The Amber Room_ The Fate of the World's Greatest Lost Treasure - Cathy Scott-Clark [115]
On 5 February 1967 TASS reported that the Soviet authorities were now certain that the Amber Room was in East Prussia after Koch finally admitted that it was he who gave the order to Alfred Rohde and Dr Helmut Will 'to take out this treasure' and conceal it in a bunker under a city church near Steindamm. Surely this was the same bunker identified by Kuchumov on a map he drew eight years earlier, having interrogated GDR letter-writer 'Rudi Ringel'. At the end of February 1967 TASS revealed that Soviet investigators were indeed heading for Konigsberg - with heavy drilling equipment. There is no record here of what this dig achieved.13
When the articles in Kaliningradskaya Pravda and Freie Welt came out in 1958 and E959, the public focus was drawn towards unnamed Nazis who were accused of evacuating the Amber Room from Konigsberg Castle, although no location for it was revealed (or perhaps known). New information from 'Rudi Ringel', writing in response to these articles, suggested that the unnamed Nazi was Erich Koch. In E967 Koch finally admitted that he had been involved in the Amber Room evacuation (although he insisted that it was to another site in Kaliningrad). At the same time the Stasi and the KGB seemed to be using the Koch-Ringel evidence to pull in different directions. Geissler assured us that the Stasi interpreted the story in such a way that it led them to search for the Amber Room in Germany where they believed Erich Koch had had it sent. The KGB was sticking with Kaliningrad.

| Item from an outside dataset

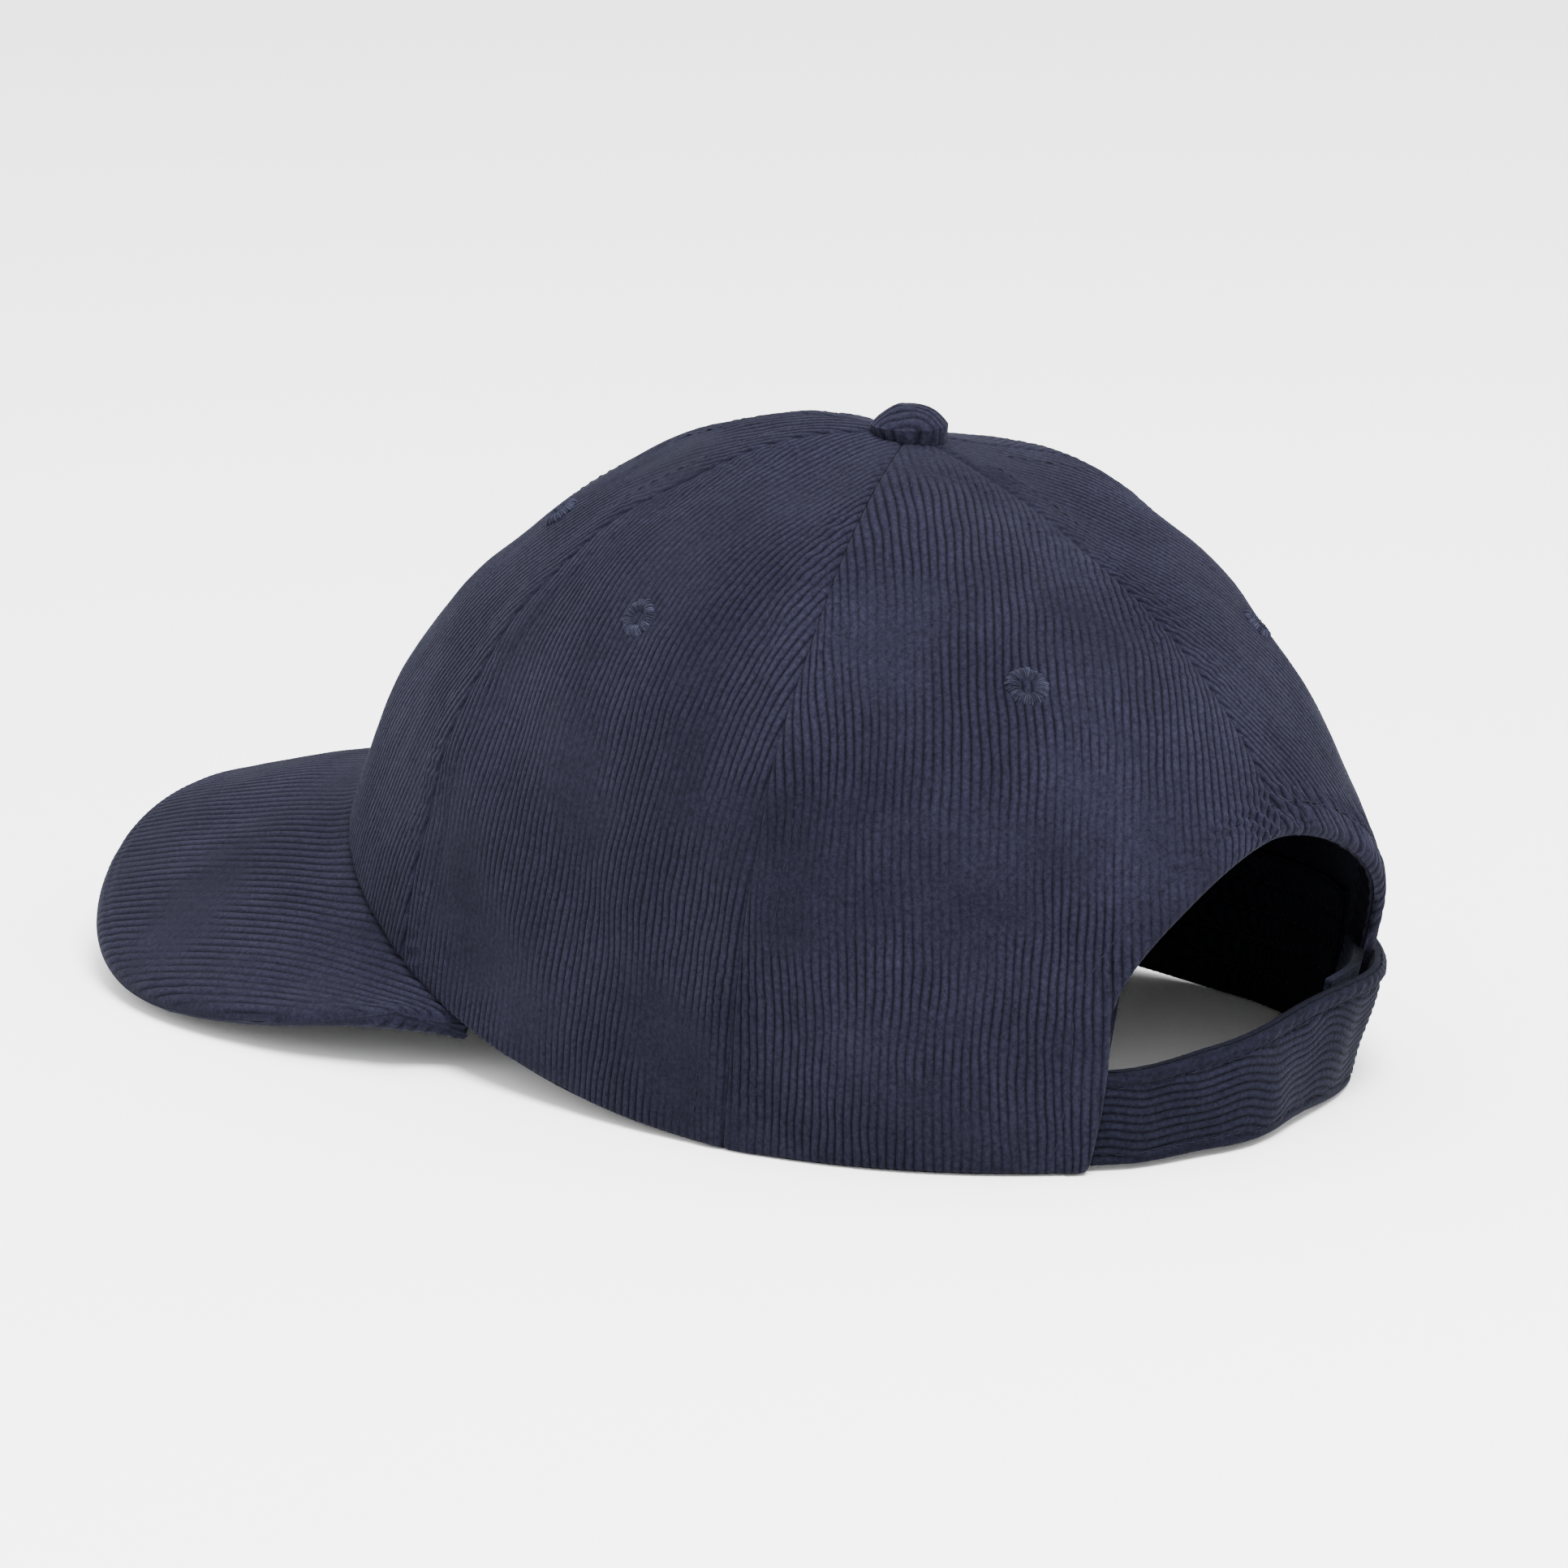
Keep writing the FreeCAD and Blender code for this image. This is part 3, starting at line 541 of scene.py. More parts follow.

Maybe we are missing the point. We are acutely aware of the fact that time is running out. Do we stay here in Berlin or return to St Petersburg? We take the lift to the ninth floor of the Ministry of Truth in Berlin and after half a morning searching through hundreds of censored interrogation documents we come across this draft report from 1976: 'Plan of measures for the carefully concentrated pursuit of the search for the tracks of the Amber Room on the territory of the GDR'. Here at last is a report, written in the Stasi's clumsy language, about its German operation. We hope it will explain or rebut Geissler's statement. Thankfully, because there are not many names contained in it, the censors have spared the document.14
Oberstleutnant Paul Enke advised his section head Oberst Hans Seufert: 'We are aware that in the Soviet Union the search is run by a government commission but based on the clues this search has been concentrated exclusively on Kaliningrad and only relatively little trouble has been taken for an intensive exposure of clues and hints pointing to hiding places in Saxony and Thuringia.' This statement suggested that by 1976, nine years after TASS reported that digging had begun in Kaliningrad, based on Erich Koch's evidence, the Soviets still had not found anything.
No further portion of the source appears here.